To do » Beginning with the line that contains "const woodClearance = wood(GAP);" and ending with the line that contains "low, high = Vector((1e9,)", reproduce each line exactly; include both and add nothing.

(Scripts that build objects)
--------------------------------------------------

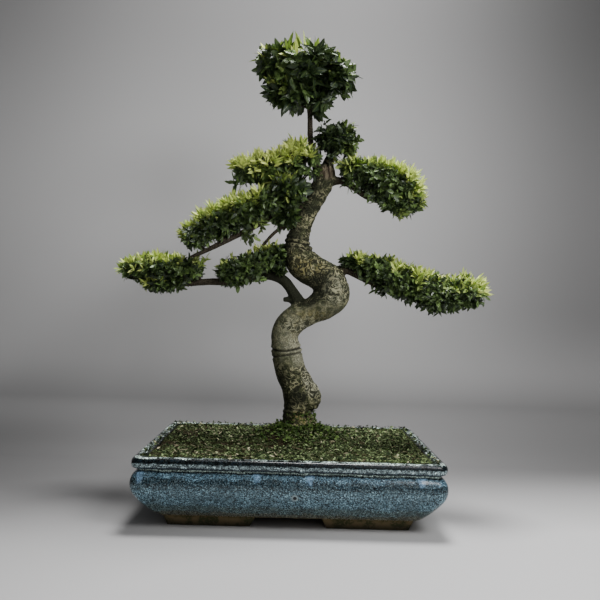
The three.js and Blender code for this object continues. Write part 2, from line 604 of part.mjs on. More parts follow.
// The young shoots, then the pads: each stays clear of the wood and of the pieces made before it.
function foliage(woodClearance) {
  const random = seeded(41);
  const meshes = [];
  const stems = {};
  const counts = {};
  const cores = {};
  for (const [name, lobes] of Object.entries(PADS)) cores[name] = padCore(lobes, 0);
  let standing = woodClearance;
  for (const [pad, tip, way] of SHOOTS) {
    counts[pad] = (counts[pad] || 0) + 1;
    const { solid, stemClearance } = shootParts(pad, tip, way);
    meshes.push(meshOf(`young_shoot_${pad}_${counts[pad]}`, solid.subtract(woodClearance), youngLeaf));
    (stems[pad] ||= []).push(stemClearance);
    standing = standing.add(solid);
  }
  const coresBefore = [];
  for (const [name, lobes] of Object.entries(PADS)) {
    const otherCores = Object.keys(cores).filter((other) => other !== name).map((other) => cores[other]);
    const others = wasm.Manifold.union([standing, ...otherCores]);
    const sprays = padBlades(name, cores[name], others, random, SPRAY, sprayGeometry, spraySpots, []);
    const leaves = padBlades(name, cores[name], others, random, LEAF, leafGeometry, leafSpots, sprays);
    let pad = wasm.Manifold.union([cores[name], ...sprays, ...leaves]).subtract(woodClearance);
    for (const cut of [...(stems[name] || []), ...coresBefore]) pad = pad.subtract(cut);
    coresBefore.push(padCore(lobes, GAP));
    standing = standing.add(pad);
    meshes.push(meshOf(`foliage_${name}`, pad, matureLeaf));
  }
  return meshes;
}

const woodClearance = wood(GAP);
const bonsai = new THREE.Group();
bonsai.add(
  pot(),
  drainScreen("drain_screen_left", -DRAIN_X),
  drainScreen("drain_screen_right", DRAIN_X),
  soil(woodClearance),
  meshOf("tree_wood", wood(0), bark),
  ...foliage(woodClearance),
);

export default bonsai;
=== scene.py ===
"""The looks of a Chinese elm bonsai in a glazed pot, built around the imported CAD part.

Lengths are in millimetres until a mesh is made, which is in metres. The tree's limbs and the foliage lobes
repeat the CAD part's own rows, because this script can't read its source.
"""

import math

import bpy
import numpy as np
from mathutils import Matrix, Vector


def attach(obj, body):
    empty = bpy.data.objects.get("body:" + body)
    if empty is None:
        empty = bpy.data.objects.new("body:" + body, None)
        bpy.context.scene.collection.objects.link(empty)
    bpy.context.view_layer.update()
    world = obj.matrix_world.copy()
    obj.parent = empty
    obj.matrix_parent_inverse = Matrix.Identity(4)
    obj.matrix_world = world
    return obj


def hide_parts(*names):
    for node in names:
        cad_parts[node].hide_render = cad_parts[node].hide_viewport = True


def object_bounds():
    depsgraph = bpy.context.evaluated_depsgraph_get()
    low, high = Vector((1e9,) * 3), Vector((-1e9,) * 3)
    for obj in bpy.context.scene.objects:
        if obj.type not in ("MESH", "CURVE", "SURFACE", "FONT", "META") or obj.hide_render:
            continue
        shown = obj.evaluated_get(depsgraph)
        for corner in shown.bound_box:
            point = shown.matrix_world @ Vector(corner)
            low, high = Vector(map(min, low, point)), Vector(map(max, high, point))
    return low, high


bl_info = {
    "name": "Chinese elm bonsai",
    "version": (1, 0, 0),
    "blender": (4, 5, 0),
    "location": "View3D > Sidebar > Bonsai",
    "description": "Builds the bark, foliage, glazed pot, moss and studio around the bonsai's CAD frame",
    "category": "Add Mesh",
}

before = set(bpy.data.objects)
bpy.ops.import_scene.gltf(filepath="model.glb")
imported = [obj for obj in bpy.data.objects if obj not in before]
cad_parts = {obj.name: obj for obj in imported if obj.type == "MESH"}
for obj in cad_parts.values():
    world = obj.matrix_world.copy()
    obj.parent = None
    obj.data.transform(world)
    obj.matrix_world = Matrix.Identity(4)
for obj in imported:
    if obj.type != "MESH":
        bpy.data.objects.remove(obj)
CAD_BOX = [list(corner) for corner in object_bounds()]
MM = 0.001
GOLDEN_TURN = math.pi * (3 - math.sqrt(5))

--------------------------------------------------

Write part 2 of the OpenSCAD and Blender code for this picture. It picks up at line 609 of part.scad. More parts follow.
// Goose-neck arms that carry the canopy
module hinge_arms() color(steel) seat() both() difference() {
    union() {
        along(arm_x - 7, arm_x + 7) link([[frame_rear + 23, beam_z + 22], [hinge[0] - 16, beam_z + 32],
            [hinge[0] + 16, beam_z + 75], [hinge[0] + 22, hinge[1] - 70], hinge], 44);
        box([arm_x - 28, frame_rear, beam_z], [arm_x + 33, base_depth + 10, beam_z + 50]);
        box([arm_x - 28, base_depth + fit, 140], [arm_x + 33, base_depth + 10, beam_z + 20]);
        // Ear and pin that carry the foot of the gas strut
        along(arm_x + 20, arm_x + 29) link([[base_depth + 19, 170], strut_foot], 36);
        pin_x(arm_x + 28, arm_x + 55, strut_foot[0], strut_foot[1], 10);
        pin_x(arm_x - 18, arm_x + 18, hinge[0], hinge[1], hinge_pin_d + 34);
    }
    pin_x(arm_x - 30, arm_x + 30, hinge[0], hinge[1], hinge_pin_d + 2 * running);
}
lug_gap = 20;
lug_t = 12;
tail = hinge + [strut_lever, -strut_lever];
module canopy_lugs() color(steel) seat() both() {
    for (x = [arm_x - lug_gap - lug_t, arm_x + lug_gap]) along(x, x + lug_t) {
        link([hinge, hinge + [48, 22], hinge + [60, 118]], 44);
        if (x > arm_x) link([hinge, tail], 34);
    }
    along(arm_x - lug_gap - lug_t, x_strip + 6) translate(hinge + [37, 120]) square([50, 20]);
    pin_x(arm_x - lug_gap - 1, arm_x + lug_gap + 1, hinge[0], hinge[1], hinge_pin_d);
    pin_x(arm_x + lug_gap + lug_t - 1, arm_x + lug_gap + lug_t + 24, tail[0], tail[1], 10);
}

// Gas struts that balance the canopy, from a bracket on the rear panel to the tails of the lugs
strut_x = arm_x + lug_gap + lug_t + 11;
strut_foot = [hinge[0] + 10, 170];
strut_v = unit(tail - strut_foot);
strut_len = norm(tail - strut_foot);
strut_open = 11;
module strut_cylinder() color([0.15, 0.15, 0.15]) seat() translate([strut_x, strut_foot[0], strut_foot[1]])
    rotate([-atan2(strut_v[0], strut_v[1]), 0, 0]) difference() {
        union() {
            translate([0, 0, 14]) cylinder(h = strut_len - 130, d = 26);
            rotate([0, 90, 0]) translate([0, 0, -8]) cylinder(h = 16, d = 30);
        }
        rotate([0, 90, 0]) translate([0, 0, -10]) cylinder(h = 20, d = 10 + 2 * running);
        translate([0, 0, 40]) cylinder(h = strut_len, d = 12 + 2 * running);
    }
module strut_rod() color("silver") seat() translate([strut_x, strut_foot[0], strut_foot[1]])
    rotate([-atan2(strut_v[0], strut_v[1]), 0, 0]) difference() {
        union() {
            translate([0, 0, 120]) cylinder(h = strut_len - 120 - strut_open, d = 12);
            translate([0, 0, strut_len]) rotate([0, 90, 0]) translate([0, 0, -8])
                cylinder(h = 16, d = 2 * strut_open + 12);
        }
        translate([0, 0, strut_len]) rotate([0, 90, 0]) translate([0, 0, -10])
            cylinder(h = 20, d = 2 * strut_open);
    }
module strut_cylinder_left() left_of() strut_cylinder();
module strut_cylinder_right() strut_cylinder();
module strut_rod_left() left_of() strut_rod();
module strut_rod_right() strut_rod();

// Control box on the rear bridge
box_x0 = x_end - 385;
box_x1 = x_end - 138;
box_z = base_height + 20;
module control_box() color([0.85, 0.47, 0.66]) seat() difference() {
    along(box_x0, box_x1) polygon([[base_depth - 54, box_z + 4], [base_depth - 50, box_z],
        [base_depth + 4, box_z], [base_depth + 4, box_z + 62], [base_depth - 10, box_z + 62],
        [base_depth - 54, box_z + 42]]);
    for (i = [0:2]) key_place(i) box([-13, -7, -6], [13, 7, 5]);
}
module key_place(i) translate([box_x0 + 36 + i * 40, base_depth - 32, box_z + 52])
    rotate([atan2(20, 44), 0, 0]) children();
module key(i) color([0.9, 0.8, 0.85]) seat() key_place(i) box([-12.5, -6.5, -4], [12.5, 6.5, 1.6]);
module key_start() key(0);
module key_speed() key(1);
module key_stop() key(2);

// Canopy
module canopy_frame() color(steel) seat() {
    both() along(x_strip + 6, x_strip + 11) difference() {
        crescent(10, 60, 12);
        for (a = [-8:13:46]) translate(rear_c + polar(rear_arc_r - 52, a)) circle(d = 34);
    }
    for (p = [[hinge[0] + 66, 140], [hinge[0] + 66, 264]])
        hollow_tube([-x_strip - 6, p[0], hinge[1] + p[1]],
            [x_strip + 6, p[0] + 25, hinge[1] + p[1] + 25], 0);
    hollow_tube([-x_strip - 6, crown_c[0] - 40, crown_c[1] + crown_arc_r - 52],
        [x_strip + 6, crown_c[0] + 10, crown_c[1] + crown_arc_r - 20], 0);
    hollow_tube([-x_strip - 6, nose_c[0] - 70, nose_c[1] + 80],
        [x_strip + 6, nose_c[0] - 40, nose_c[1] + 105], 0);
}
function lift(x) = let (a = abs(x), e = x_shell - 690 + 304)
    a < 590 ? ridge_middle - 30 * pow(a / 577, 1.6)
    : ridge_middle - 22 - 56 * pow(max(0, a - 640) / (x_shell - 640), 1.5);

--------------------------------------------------

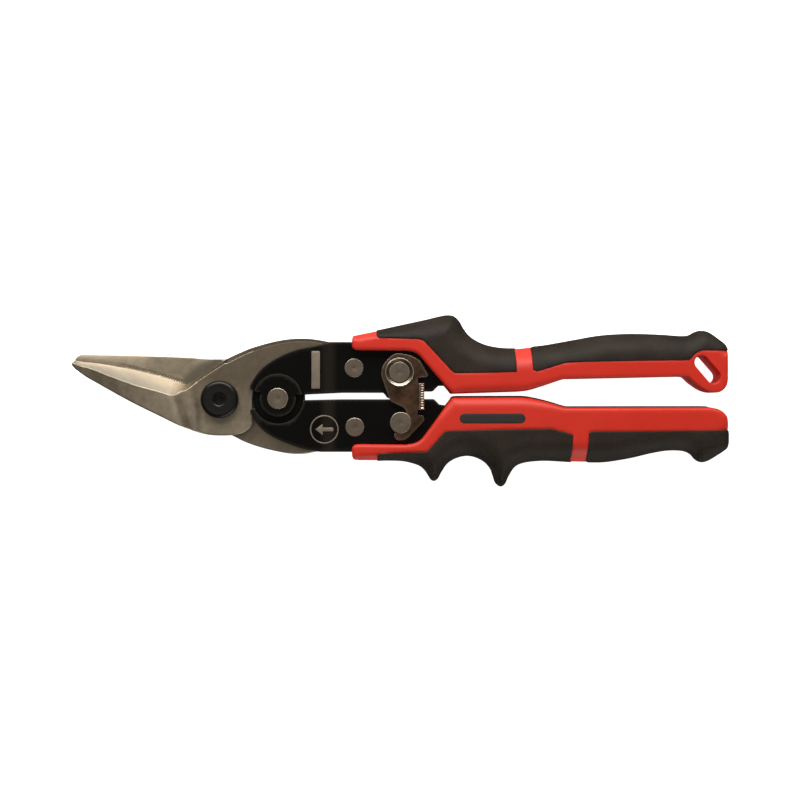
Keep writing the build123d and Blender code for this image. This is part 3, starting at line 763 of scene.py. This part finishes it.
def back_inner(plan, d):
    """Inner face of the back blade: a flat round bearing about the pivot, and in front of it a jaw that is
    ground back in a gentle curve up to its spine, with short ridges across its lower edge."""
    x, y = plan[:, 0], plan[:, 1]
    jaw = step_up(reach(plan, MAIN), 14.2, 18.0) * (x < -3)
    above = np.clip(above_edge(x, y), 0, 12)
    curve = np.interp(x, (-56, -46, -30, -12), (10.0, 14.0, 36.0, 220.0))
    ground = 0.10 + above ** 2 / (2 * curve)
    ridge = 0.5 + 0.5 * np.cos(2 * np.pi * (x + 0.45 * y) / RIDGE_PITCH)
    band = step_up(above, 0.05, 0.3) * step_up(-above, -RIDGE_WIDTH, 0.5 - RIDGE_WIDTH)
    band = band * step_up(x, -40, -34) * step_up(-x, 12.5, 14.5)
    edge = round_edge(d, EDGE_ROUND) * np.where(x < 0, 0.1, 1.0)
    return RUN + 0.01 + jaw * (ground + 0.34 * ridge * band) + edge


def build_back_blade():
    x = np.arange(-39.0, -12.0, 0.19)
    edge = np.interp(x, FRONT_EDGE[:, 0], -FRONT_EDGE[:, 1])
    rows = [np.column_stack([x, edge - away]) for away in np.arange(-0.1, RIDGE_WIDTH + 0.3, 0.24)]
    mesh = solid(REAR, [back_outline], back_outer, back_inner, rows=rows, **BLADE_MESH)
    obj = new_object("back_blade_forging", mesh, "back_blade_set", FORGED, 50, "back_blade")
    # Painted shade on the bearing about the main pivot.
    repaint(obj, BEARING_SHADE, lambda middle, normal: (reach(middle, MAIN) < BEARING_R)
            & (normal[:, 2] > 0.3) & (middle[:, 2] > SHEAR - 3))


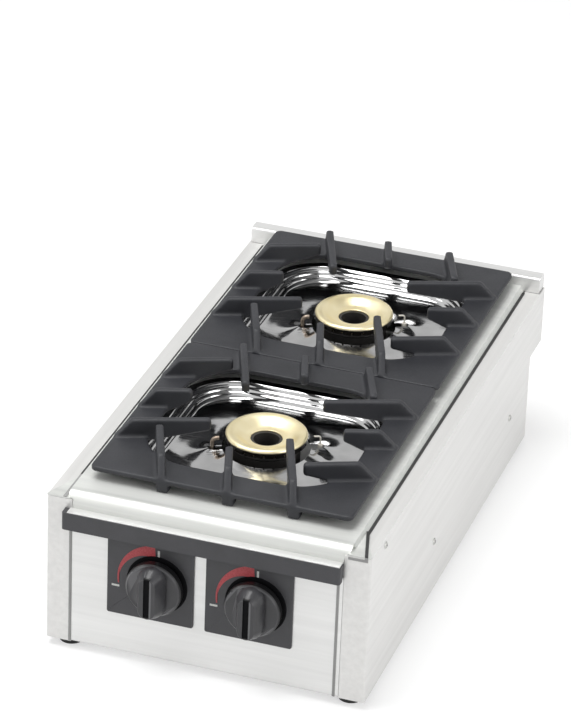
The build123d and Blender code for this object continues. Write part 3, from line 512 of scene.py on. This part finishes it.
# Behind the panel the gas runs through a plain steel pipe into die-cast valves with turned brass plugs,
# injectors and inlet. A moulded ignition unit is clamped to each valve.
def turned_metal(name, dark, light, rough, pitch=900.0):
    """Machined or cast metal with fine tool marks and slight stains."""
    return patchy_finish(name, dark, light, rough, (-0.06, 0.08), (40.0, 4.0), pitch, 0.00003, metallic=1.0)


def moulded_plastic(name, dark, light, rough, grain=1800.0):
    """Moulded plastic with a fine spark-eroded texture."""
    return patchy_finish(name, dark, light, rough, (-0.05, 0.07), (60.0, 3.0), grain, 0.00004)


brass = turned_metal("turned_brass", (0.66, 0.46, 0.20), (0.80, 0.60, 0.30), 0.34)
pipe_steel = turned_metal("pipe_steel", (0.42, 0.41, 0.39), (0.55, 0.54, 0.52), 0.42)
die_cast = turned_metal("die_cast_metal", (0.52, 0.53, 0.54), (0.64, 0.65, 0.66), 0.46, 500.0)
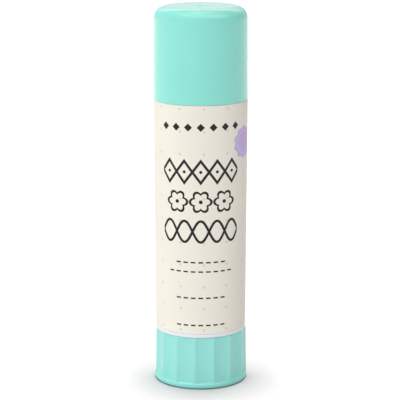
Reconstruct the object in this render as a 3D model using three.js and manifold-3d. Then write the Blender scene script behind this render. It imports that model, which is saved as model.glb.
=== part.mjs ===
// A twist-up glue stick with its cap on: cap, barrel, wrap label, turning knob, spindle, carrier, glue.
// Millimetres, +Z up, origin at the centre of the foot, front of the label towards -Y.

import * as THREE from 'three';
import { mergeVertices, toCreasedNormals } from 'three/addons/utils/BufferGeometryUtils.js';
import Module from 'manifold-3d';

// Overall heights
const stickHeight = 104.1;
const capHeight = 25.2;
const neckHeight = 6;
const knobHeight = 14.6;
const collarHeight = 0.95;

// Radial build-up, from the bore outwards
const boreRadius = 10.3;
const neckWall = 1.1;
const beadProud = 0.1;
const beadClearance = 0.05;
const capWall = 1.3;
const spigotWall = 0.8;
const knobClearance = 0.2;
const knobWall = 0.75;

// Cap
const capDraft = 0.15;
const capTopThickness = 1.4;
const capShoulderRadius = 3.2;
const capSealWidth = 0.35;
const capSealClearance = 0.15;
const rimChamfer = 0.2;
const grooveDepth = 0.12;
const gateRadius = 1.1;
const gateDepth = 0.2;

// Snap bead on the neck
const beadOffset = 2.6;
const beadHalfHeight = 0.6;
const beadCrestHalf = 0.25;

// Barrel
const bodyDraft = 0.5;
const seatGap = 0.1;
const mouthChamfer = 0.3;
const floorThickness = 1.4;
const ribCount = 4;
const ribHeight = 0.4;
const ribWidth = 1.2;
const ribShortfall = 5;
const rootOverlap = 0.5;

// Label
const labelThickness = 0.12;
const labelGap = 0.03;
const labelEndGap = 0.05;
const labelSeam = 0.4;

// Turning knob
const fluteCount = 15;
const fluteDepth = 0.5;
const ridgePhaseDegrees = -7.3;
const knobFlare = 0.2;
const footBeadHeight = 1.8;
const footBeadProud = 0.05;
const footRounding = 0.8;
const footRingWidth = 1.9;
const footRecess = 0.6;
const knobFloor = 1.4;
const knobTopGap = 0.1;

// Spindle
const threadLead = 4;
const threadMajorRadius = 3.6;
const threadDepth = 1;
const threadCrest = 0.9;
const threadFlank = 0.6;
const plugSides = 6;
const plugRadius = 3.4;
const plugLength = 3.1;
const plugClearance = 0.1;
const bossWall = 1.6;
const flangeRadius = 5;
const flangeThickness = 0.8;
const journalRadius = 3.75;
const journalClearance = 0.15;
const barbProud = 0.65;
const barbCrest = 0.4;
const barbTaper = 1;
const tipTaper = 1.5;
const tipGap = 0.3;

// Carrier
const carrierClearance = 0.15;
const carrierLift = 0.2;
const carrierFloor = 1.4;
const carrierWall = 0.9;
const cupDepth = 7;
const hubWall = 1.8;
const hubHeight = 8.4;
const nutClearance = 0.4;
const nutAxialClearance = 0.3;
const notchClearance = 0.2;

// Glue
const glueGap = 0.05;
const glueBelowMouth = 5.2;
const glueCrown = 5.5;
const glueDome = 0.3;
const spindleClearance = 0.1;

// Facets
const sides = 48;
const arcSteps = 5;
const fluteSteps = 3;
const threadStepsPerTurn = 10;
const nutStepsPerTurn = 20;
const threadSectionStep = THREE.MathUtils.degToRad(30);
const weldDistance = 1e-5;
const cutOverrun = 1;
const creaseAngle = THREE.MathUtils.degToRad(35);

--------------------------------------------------

Exercise output »
const woodClearance = wood(GAP);
const bonsai = new THREE.Group();
bonsai.add(
  pot(),
  drainScreen("drain_screen_left", -DRAIN_X),
  drainScreen("drain_screen_right", DRAIN_X),
  soil(woodClearance),
  meshOf("tree_wood", wood(0), bark),
  ...foliage(woodClearance),
);

export default bonsai;
=== scene.py ===
"""The looks of a Chinese elm bonsai in a glazed pot, built around the imported CAD part.

Lengths are in millimetres until a mesh is made, which is in metres. The tree's limbs and the foliage lobes
repeat the CAD part's own rows, because this script can't read its source.
"""

import math

import bpy
import numpy as np
from mathutils import Matrix, Vector


def attach(obj, body):
    empty = bpy.data.objects.get("body:" + body)
    if empty is None:
        empty = bpy.data.objects.new("body:" + body, None)
        bpy.context.scene.collection.objects.link(empty)
    bpy.context.view_layer.update()
    world = obj.matrix_world.copy()
    obj.parent = empty
    obj.matrix_parent_inverse = Matrix.Identity(4)
    obj.matrix_world = world
    return obj


def hide_parts(*names):
    for node in names:
        cad_parts[node].hide_render = cad_parts[node].hide_viewport = True


def object_bounds():
    depsgraph = bpy.context.evaluated_depsgraph_get()
    low, high = Vector((1e9,) * 3), Vector((-1e9,) * 3)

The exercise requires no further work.